Arc Browser Review
The most opinionated browser you can install. Arc rethinks how tabs and spaces work in ways that are genuinely better — if you're willing to unlearn a few habits.

What Arc actually is
Arc is a browser made by The Browser Company, a New York startup that launched it publicly in 2022. It runs on the same Chromium engine as Google Chrome, so every extension you already use will work — but the interface is completely redesigned from the ground up. The tab bar moves to the left side. Pages get organised into "Spaces." There's a built-in notes panel, a command bar, and a feature called Boosts that lets you customise any website without code.
We spent three months using Arc as our primary browser. The short version: it's genuinely different, and for some people it's a significant improvement. For others, it's a puzzle box they'll never fully unpack.
Who it's actually for
Arc works well if you have too many tabs open constantly, work across multiple projects or contexts, and don't mind spending a weekend reconfiguring how you use a browser. It's not for people who want to open a browser and have it just work like every browser they've ever used.
The ideal Arc user is someone who has already tried Chrome, Firefox, Safari, and Edge, found them all a bit dull, and wants something that treats the browser as a productivity layer rather than just a window to the web. If that's you, Arc is worth serious consideration. If you're happy with what you've got, there's no urgent reason to switch.
What it does well
The Spaces system is Arc's best idea. You create separate Spaces for separate contexts — one for work, one for personal, one for a side project — and each Space has its own set of pinned tabs, browsing history, and visual identity. Switching between them is instant. We've been using a Work space and a Research space for months and genuinely don't miss the old tab-juggling approach.
The sidebar layout takes an adjustment but it's better. Your pinned tabs sit at the top, your temporary browsing tabs below, and anything you archive disappears after 12 hours by default. That last bit sounds alarming but in practice it means your browser stops accumulating 200 forgotten tabs. We found it clarifying.
The command bar (Cmd+T or Cmd+L) is excellent. Search, open a new tab, run a built-in command, search within a specific site — all from one keyboard shortcut. Once it's a habit, going back to Chrome's address bar feels primitive.
Boosts, Arc's website-customisation feature, lets you hide elements, change fonts, or inject CSS on any page permanently. We used it to remove a persistent banner on a site we visit daily. It took about four minutes and it actually works.
What it doesn't do well
Arc is only available on macOS and iOS. If you use Windows at work and a Mac at home, Arc can't be your everywhere browser. The Browser Company has been working on a Windows version for a long time, but at time of writing it's a separate product (Arc for Windows) that doesn't have feature parity. That's a real limitation.

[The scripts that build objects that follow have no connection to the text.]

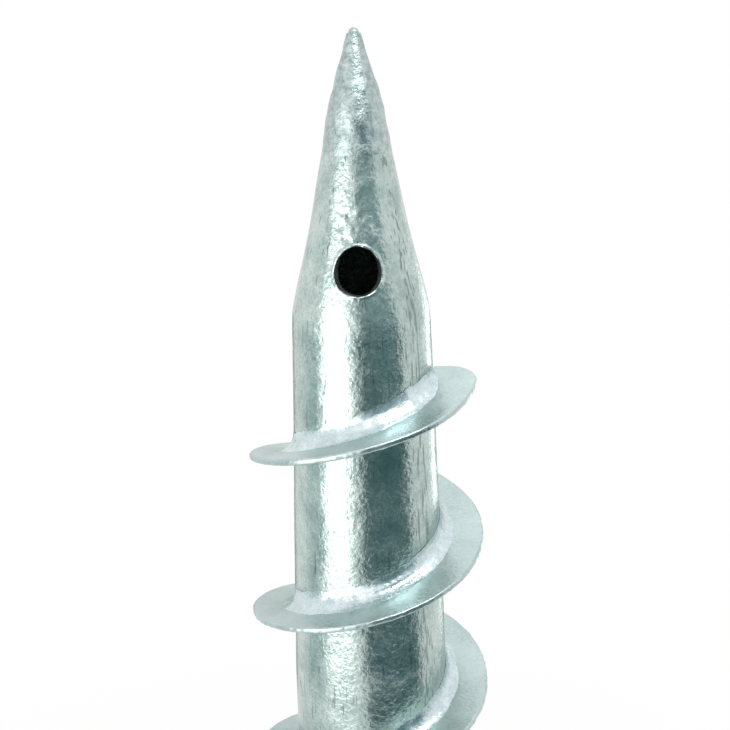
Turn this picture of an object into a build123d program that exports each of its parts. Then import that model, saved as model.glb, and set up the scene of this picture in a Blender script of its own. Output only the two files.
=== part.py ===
from build123d import *

import os
from math import atan2, degrees, radians, sqrt, tan

# A foundation ground screw: a swaged steel tube with a forged point welded into its nose, a flat bar
# wound and welded round it as the screw blade, and a bolted flange welded on as its head.
# It stands on the flange with the point up. The origin is the centre of the flange's flat underside,
# +Z runs up the tube's axis to the point, and the vent hole is on the -Y side. Sizes are millimetres
# and degrees. The sizes called "at" are measured back from the tip.

# Tube, swaged to a long taper, a rounded shoulder and a nose
overall_length = 865.0
tube_od = 76.1
tube_wall = 3.5
taper_at = 311.0
taper_round = 400.0
shoulder_at = 121.5
shoulder_radius = 31.4
shoulder_round = 60.0
waist_at = 84.0
waist_radius = 22.1
waist_round = 150.0
nose_wall = 4.6

# Forged point, with a spigot that locates it in the nose's bore
seat_at = 49.5
seat_radius = 14.9
point_break_at = 32.0
point_break_round = 30.0
tip_flank_angle = 17.0
tip_round = 3.6
spigot_length = 14.0
spigot_clearance = 0.15

# Weld that fills the V groove between the point and the nose
groove_depth = 2.6
groove_half_width = 2.4
groove_weld_crown = 0.5

# Vent hole, through one wall of the nose
vent_diameter = 21.0
vent_at = 99.5
vent_angle = -92.5

# Blade, one flat bar wound edge-on up the shaft, and its two fillet welds
blade_width = 20.4
blade_thickness = 3.0
blade_pitch = 80.0
blade_turns = 6.25
blade_at = 149.0
blade_start_angle = 6.0
blade_lead_round = 14.0
blade_trail_round = 4.0
fit_up_gap = 0.2
top_weld_leg = 5.0
under_weld_leg = 3.5
weld_hollow = 0.12
weld_stop = 4.0

# Head flange and its weld
flange_diameter = 220.0
flange_thickness = 8.0
flange_chamfer = 0.8
bolt_circle = 170.0
bolt_count = 6
bolt_hole_diameter = 17.0
flange_weld_leg = 6.0

# Heights and radii that follow from those sizes
tube_radius = tube_od / 2
bore_radius = tube_radius - tube_wall
taper_z = overall_length - taper_at
shoulder_z = overall_length - shoulder_at
waist_z = overall_length - waist_at
seat_z = overall_length - seat_at
point_break_z = overall_length - point_break_at
taper_angle = degrees(atan2(tube_radius - shoulder_radius, shoulder_z - taper_z))
nose_bore_radius = seat_radius - nose_wall
blade_top_z = overall_length - blade_at
blade_foot_z = blade_top_z - blade_turns * blade_pitch

os.makedirs("parts", exist_ok=True)


def wound_bar(section, foot_z, top_z):
    """A closed bar wound up the shaft at the blade's pitch, right-handed, from foot_z to top_z.

    section lists the corners of its cross-section as (out from the shaft, up from the blade's
    underside). The bar keeps to a cylinder below the start of the taper and to a cone above it, and
    each of its long faces is ruled between the helices of two neighbouring corners.
    """
    faces = []
    ends = []
    stretches = ((foot_z, taper_z, 0.0), (taper_z, top_z, taper_angle))
    for low_z, high_z, cone in stretches:
        turn = blade_start_angle - 360 * (blade_top_z - low_z) / blade_pitch
        lines = []
        for out, up in section:
            helix = Helix(
                pitch=blade_pitch,
                height=high_z - low_z,
                radius=tube_radius + fit_up_gap + out,
                cone_angle=-cone,
                mode=Mode.PRIVATE,
            )
            lines.append(helix.edge().moved(Location((0, 0, low_z + up), (0, 0, turn))))
        faces += [Face.make_surface_from_curves(a, b) for a, b in zip(lines, lines[1:] + lines[:1])]
        ends.append([line @ 0 for line in lines])
        ends.append([line @ 1 for line in lines])
    for corners in (ends[0], ends[-1]):
        faces.append(Face(Wire.make_polygon(corners, close=True)))
    return Solid(Shell(faces))


def fillet_section(leg, up, direction):
    """Corners of a fillet weld with a slightly hollow face, laid in the angle at height up."""
    hollow = leg * (0.5 - weld_hollow)
    return [
        (0, up),
        (leg, up),
        (hollow, up + direction * hollow),
        (0, up + direction * leg),
    ]


def corner_waste(outer_radius, corner_round, end_angle, end_z, side):
    """What lies outside a round on the bar's outer corner, where the bar ends at end_angle and end_z.

    side is 1 where the bar ends going up and -1 where it ends going down. The round touches the end
    face and the bar's outer edge.
    """
    over = blade_thickness
    centre = Vector(sqrt((outer_radius - corner_round) ** 2 - corner_round**2), -side * corner_round)
    with BuildPart() as waste:
        with BuildSketch(Plane.XY.offset(end_z - blade_pitch / 4).rotated((0, 0, end_angle))):
            with BuildLine():
                Polyline(
                    centre,
                    (centre.X, side * over),
                    (outer_radius + over, side * over),
                    centre * ((outer_radius + over) / centre.length),
                    close=True,
                )
            make_face()
            with Locations(centre):
                Circle(corner_round, mode=Mode.SUBTRACT)
        extrude(amount=blade_pitch / 2)
    return waste.part


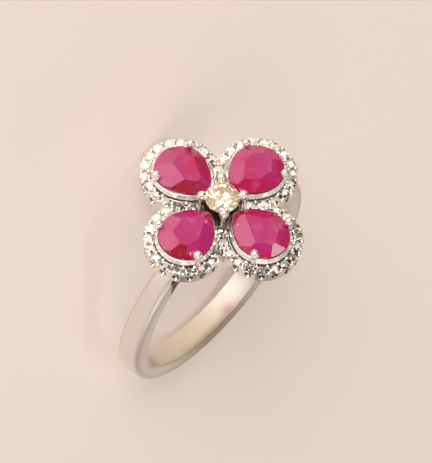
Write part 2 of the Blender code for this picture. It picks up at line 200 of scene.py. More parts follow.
def makePiece(name, points, faces, material, smoothAngle=None, shade=None, paintedLight=None, slot="white_gold"):
    # one object that stands for part of the mount, in the world's frame
    mesh = bpy.data.meshes.new(name)
    mesh.from_pydata(toWorld(points).tolist(), [], [list(face) for face in faces])
    if shade is not None:
        addLayer(mesh, "shadeAndWear", shade)
    if paintedLight is not None:
        addLayer(mesh, "paintedLight", paintedLight)
    cleaned(mesh)
    if smoothAngle is not None:
        mesh.shade_smooth()
        mesh.set_sharp_from_angle(angle=math.radians(smoothAngle))
    placePiece(name, mesh, material, "ring_mount")
    return mesh


def pearPoints(offset, roundCount=96, sideCount=48):
    # the pear's outline along +X, from its tip round and back: an arc, a round end, an arc
    turn = math.radians(ring["pearTurn"])
    radius, reach = ring["pearRadius"], ring["pearReach"]
    extra = (reach ** 2 - radius ** 2) / (2 * (radius + reach * math.cos(turn)))
    sideX = ring["pearMiddle"] - extra * math.cos(turn)
    sideY = -extra * math.sin(turn)
    sideRadius = radius + extra + offset
    last = math.pi - math.asin(-sideY / sideRadius)
    end = np.linspace(-turn, turn, roundCount + 1)
    roundEnd = (ring["pearMiddle"], 0) + onCircle(radius + offset, end)
    up = (sideX, sideY) + onCircle(sideRadius, steps(turn, last, sideCount))
    # the tip is the first point and the last one too, and they merge when a mesh is made
    return np.concatenate([up[:0:-1] * (1, -1), roundEnd, up])


def rowPlaces():
    # the stones of one petal's row: x, y and outward angle, the first and last in the valleys
    value = (ring["stonePitch"] * diagonal - ring["pearMiddle"]) / (ring["rowRadius"] / diagonal)
    end = math.degrees(math.acos(value)) - toValley
    count = 1 + round(math.radians(2 * end) * ring["rowRadius"] / ring["stonePitch"])
    angle = np.linspace(-end, end, count)
    return (ring["pearMiddle"], 0, 0) + onCircle(ring["rowRadius"], np.radians(angle), angle)


def valleyPlaces():
    # the stones on a valley's own line, as distances from the flower's axis
    x, y = rowPlaces()[-1, :2]
    pitch = ring["valleyPitch"]
    first = (x + y) * diagonal - math.sqrt(pitch ** 2 - (ring["stonePitch"] / 2) ** 2)
    return first - pitch * np.arange(ring["valleyStones"])


# Shader nodes
def setInputs(tree, node, inputs):
    # every input is joined to another node's output or set to a value
    for label, given in inputs.items():
        if isinstance(given, bpy.types.NodeSocket):
            tree.links.new(given, node.inputs[label])
        else:
            node.inputs[label].default_value = given


def addNode(tree, kind, inputs, **settings):
    node = tree.nodes.new("ShaderNode" + kind)
    node.location = (220 * len(tree.nodes), 0)
    for name, value in settings.items():
        setattr(node, name, value)
    setInputs(tree, node, inputs)
    return node.outputs


def noise(tree, vector, scale, detail, **more):
    return addNode(tree, "TexNoise", {"Vector": vector, "Scale": scale, "Detail": detail, **more})["Fac"]


def smoothRange(tree, value, limits, most=1.0):
    # 0 at the first limit, the most at the second, by a smooth step
    inputs = {"Value": value, "From Min": limits[0], "From Max": limits[1], "To Max": most}
    return addNode(tree, "MapRange", inputs, interpolation_type="SMOOTHSTEP")["Result"]


def multiplyAdd(tree, first, second, third, clamped=False):
    inputs = {0: first, 1: second, 2: third}
    return addNode(tree, "Math", inputs, operation="MULTIPLY_ADD", use_clamp=clamped)["Value"]


def mixed(tree, share, first, second, way="MIX"):
    inputs = {"Factor": share, "A": first, "B": second}
    return addNode(tree, "Mix", inputs, data_type="RGBA", blend_type=way)["Result"]


def attribute(tree, name, output="Fac"):
    return addNode(tree, "Attribute", {}, attribute_name=name)[output]


def bumped(tree, look, height):
    return addNode(tree, "Bump", {**look["bump"], "Height": height})["Normal"]


def newGroup(name, inputs, outputs):
    # an empty shader node group, its sockets listed by their kinds
    group = bpy.data.node_groups.new(name, "ShaderNodeTree")
    for way, sockets in (("INPUT", inputs), ("OUTPUT", outputs)):
        for kind, labels in sockets.items():
            for label in labels:
                group.interface.new_socket(label, in_out=way, socket_type="NodeSocket" + kind)
    start = group.nodes.new("NodeGroupInput")
    end = group.nodes.new("NodeGroupOutput")
    end.location = (4000, 0)
    return group, start.outputs, end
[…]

The learning curve is steeper than Arc's marketing suggests. The onboarding is friendly, but the full Spaces and Boosts system takes meaningful time to configure properly. We'd estimate two or three days of use before it starts to feel natural rather than awkward.
Some websites behave oddly with Arc's rendering. We ran into layout issues on three sites we use regularly — nothing that broke our workflow, but it required toggling to a different browser occasionally. This is less about Arc specifically and more about the risk of running any non-mainstream browser.
Arc also discontinued its mobile browser features in 2025, shifting focus elsewhere. This isn't fatal but it's worth knowing: the company is still finding its product direction, which means features may change.
Verdict
Arc is the most interesting browser available right now, and we say that having tested it seriously rather than just playing with it for a week. The Spaces system genuinely changes how you organise browser sessions. The command bar is better than anything Chrome offers natively. The tab-archiving behaviour, annoying at first, becomes a genuine relief.
But "interesting" isn't the same as "universally better." If you're on Windows, Arc isn't really an option yet. If you use a browser primarily for quick searches and a few steady sites, Arc's organisational complexity adds overhead you don't need. And if you're the kind of person who dislikes updating their muscle memory for tools they already know, the transition cost is real.
Best for: Mac users who live in their browser, manage multiple projects, and are genuinely frustrated by standard browser interfaces. If that's you, give it a proper two-week trial. Score: 7/10. Verdict: worth it, with caveats.